I just received an email from a young woman from Greece who is studying the flute. Her question:
"The thing is that I have tried so much to find a good balance, body posture and breathing that I am really confused at the moment and all the flute teachers tell me about it. It is about time for things to change! Could you please suggest to me a method and/or a place to begin?"

My response: Everyone has an opinion about posture! I'm sure you hear many confusing and contradictory things. What I like about the Feldenkrais Method is that there are no rules about posture, and there is no one good position. Feldenkrais sees posture as a point of equilibrium and uses going in and out of balance to find the place of balance, which can be different every day.
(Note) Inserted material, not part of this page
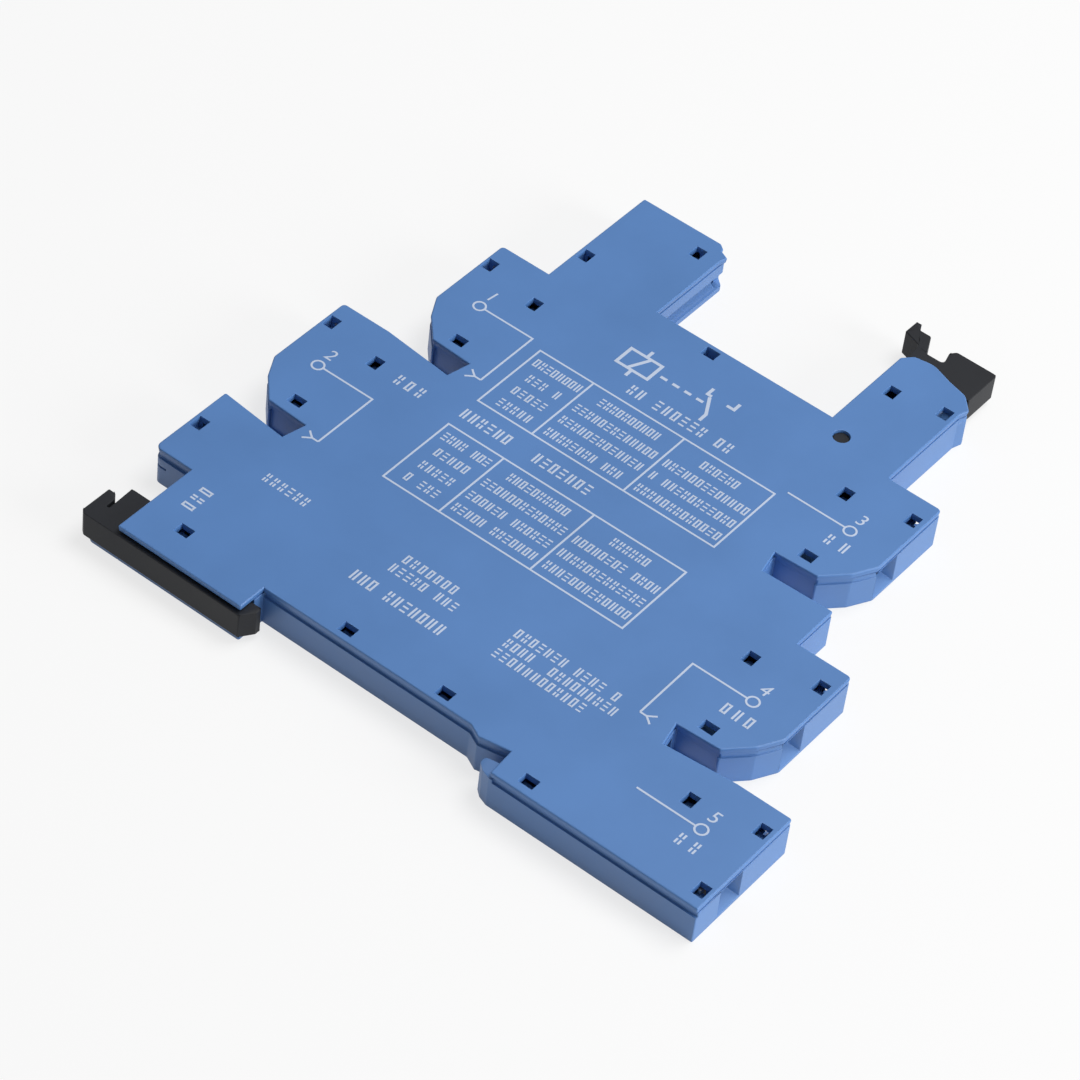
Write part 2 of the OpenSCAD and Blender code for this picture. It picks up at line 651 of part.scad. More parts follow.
// Coil side: the bar ends in a solder tail on the board
module coil_bar(t, via, tail) {
    y = t[1] - bar_y;
    start = screw_x(t) - t[2] * (cage_w / 2 + 0.6);
    path = concat([[start, y]], via);
    color("peru") union() {
        bar_tongue(t);
        plate(strip(path, bar_t), bar_z[0], bar_z[1]);
        plate(strip([path[len(path) - 1], tail], bar_t), part_on_board, bar_z[1]);
    }
}

// ---- board and its parts -----------------------------------------------------------------

lens_in = 6.4;
lens_x = lamp_arm_l + lens_in;
lens = [3.2, 2.4];                         // light guide across the arm and through its thickness
arm_board_l = lamp_arm_l + 2.5;
arm_board_r = lamp_pocket_x - rib_t - 1.2;
arm_board_y = lamp_arm_y - 3.2;
part_in = [7.0, 7.0, 5.5];                 // resistor, diode and capacitor from the board's left side
part_drop = [12.5, 18.2, 25];              // and below the bay's floor
resistor_c = [board_l + part_in[0], bay_y - part_drop[0]];
resistor_size = [5, 1.8];                  // length and diameter
lead_d = 0.6;
lead_span = 7;
diode_c = [board_l + part_in[1], bay_y - part_drop[1]];
diode_size = [4.2, 2.2, 2.2];
capacitor_c = [board_l + part_in[2], bay_y - part_drop[2]];
capacitor_size = [5, 2.6, 2.4];

module board() {
    top = bay_y - wall_t - 1.2;
    color("darkgreen") plate([[arm_board_l, front_high_y + 0.5], [arm_board_l, arm_board_y],
        [arm_board_r, arm_board_y], [arm_board_r, top], [board_r, top], [board_r, board_bottom],
        [board_l, board_bottom], [board_l, front_high_y + 0.5]], board_z[0], board_z[1]);
}

module coil_contact(x) {
    color("peru") union() {
        pin_socket(x, coil_z);
        block(x - 0.5, x + 0.5, socket_bottom - 2.6, socket_bottom - 0.6 + eps, part_on_board, coil_z[1] - 0.8);
    }
}

module led() {
    color("limegreen") union() {
        block(lens_x - 0.8, lens_x + 0.8, arm_board_y - 1.4, arm_board_y, part_on_board, mid_z + 0.8);
        along_y(lens_x, arm_board_y - eps, mid_z, 0.6, 0.7);
    }
}

module lens_seat(gap) {
    block(lens_x - lens[0] / 2 - gap, lens_x + lens[0] / 2 + gap, lamp_arm_y - wall_t - 0.6 - gap,
        lamp_arm_y + cut, mid_z - lens[1] / 2 - gap, mid_z + lens[1] / 2 + gap);
}

// Light guide with a crowned front and a flange inside the wall
module led_lens() {
    x = [lens_x - lens[0] / 2, lens_x + lens[0] / 2];
    z = [mid_z - lens[1] / 2, mid_z + lens[1] / 2];
    crown_r = 3.5;
    flange = 0.35;
    color("palegreen") union() {
        block(x[0], x[1], lamp_arm_y - wall_t - 0.5, lamp_arm_y - 0.1, z[0], z[1]);
        intersection() {
            block(x[0], x[1], lamp_arm_y - 0.1 - eps, lamp_arm_y + 0.5, z[0], z[1]);
            translate([lens_x, lamp_arm_y + 0.3 - crown_r, z[0]]) cylinder(r = crown_r, h = lens[1]);
        }
        block(x[0] - flange, x[1] + flange, lamp_arm_y - wall_t - 1.1, lamp_arm_y - wall_t - 0.5,
            z[0] - flange, z[1] + flange);
    }
}

// Lacquered body on two bent leads
module resistor() {
    x = resistor_c[0];
    y = resistor_c[1];
    axis_z = part_on_board + resistor_size[1] / 2 + 0.2;
    reach = lead_span / 2 + lead_d / 2;
    color("tan") union() {
        translate([x - resistor_size[0] / 2, y, axis_z]) rotate([0, 90, 0])
            cylinder(d = resistor_size[1], h = resistor_size[0]);
        for (s = [-1, 1])
            block(x + s * lead_span / 2 - lead_d / 2, x + s * lead_span / 2 + lead_d / 2, y - lead_d / 2,
                y + lead_d / 2, part_on_board, axis_z + lead_d / 2);
        block(x - reach, x + reach, y - lead_d / 2 + 0.05, y + lead_d / 2 - 0.05, axis_z - lead_d / 2,
            axis_z + lead_d / 2);
    }
}

// Moulded body with a flat tab at each end
module diode() {
    x = diode_c[0];
    y = diode_c[1];
    half = diode_size[0] / 2;
    tab = 0.8;
    color("#303030") union() {
        block(x - half, x + half, y - diode_size[1] / 2, y + diode_size[1] / 2, part_on_board,
            part_on_board + diode_size[2]);
        for (s = [-1, 1])
            block(x + s * (half + tab / 2) - tab / 2 - eps, x + s * (half + tab / 2) + tab / 2 + eps,
                y - 0.5, y + 0.5, part_on_board, part_on_board + 0.6);
    }
}

module capacitor() {
    x = capacitor_c[0];
    y = capacitor_c[1];
    color("#c89b5a") block(x - capacitor_size[0] / 2, x + capacitor_size[0] / 2, y - capacitor_size[1] / 2,
        y + capacitor_size[1] / 2, part_on_board, part_on_board + capacitor_size[2]);
}

// ---- nodes ---------------------------------------------------------------------------------

housing();
cover();
din_clip();
release_lever();
screw(TERMINALS[A1]);  // screw_a1
screw(TERMINALS[A2]);  // screw_a2
screw(TERMINALS[C14]);  // screw_14
screw(TERMINALS[C11]);  // screw_11
screw(TERMINALS[C12]);  // screw_12
cage(TERMINALS[A1]);  // cage_a1
cage(TERMINALS[A2]);  // cage_a2
cage(TERMINALS[C14]);  // cage_14
cage(TERMINALS[C11]);  // cage_11
cage(TERMINALS[C12]);  // cage_12
coil_bar(TERMINALS[A1], via_a1, [board_l + tail_in, tongue_high_y]);  // bar_a1
coil_bar(TERMINALS[A2], via_a2, [board_l + tail_in, coil_tail_y]);  // bar_a2
contact_bar(TERMINALS[C14], pins[4], [[pins[4], tongue_high_y]]);  // bar_14
contact_bar(TERMINALS[C11], pins[3], via_11);  // bar_11
contact_bar(TERMINALS[C12], pins[2], via_12);  // bar_12
coil_contact(pins[0]);  // coil_contact_1
coil_contact(pins[1]);  // coil_contact_2
board();
led();
led_lens();
resistor();
diode();
capacitor();
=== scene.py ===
"""Slim plug-in relay socket for a 35 mm rail: finishes, print, softened edges, stage and camera.

Laid out as a Blender add-on and run as a script. Lengths are metres unless a name says millimetres (mm).
"""

import math

import bmesh
import bpy
from mathutils import Matrix, Vector


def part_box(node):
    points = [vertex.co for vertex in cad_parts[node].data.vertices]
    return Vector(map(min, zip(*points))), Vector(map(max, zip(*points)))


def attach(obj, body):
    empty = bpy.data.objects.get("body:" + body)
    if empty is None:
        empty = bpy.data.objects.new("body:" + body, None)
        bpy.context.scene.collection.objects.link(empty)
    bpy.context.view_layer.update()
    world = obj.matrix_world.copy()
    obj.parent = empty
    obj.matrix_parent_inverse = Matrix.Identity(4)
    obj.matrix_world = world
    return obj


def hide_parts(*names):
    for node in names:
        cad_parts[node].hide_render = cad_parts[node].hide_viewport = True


bl_info = {
    "name": "Relay socket",
    "version": (1, 0, 0),
    "blender": (4, 5, 0),
    "location": "View3D > Sidebar > Socket",
    "description": "Dresses a slim relay socket: moulded shells, metal, print, studio",
    "category": "Object",
}

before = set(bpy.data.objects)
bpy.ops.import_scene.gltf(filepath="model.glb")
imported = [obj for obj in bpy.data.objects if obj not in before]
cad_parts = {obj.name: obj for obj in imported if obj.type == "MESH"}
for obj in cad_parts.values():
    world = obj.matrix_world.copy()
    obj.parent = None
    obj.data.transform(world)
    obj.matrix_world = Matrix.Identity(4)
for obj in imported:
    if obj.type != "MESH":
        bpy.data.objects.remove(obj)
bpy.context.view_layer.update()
MM = 0.001

TERMINALS = ("a1", "a2", "14", "11", "12")
CONTACT_NODES = ("bar_a1", "bar_a2", "bar_14", "bar_11", "bar_12", "coil_contact_1", "coil_contact_2")

COVER_LOW, COVER_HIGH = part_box("cover")
COVER_TOP = COVER_HIGH.z

# Lamps: place from the middle of the socket, and diameter
SOCKET_MIDDLE = Vector((0.0, 30.0, 0.0)) * MM
LAMPS = {"side": ((0.862, 0.152, 0.284), 0.45), "top": ((0.194, 0.337, 0.834), 0.55)}
CAMERA_AIM = Vector((-0.002, 0.03155, COVER_TOP))
FLOOR_REACH = 3.0

# Rounding: points closer than MERGE join first; edges bent by more than BENT get rounded; the others, in degrees,
# say what counts as flat and where shading breaks
MERGE = 0.025 * MM
BENT, FLAT, SHARP = 32, 0.5, 28

# The cover's side: the seam's height and where its ledge meets the side, from the underside
SEAM_HEIGHT, SEAM_LEDGE = 0.13 * MM, 0.17 * MM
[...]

My favorite flute teacher, Liisa Ruoho at the Sibelius Academy in Finland, says "You have to lose your balance in order to find it."

It's important to find your own balance and comfort from the inside, exploring different movements until you find what suits you. Everyone has a different shape and a different history and different habits, so one teacher's solution may not work for you. Also teachers tend to simplify and turn advice into rules. For me following rules takes me out of myself and causes more tension.

I recently taught the Feldenkrais lesson called "What Is Good Posture?" and recorded it. I'll post it now on my blog so you can do it if you'd like. It's also published in a book by Feldenkrais called Awareness through Movement. This book has 12 sample lessons which are a good introduction to Feldenkrais. There's another good one concerning breathing, which I have posted here.

Disclaimer: this is a recording of a live lesson, unscripted, and responding to the people who attended the class. It is not a substitute for a live class, where the teacher can observe your movements and respond to your pacing. But it's a good introduction to the method.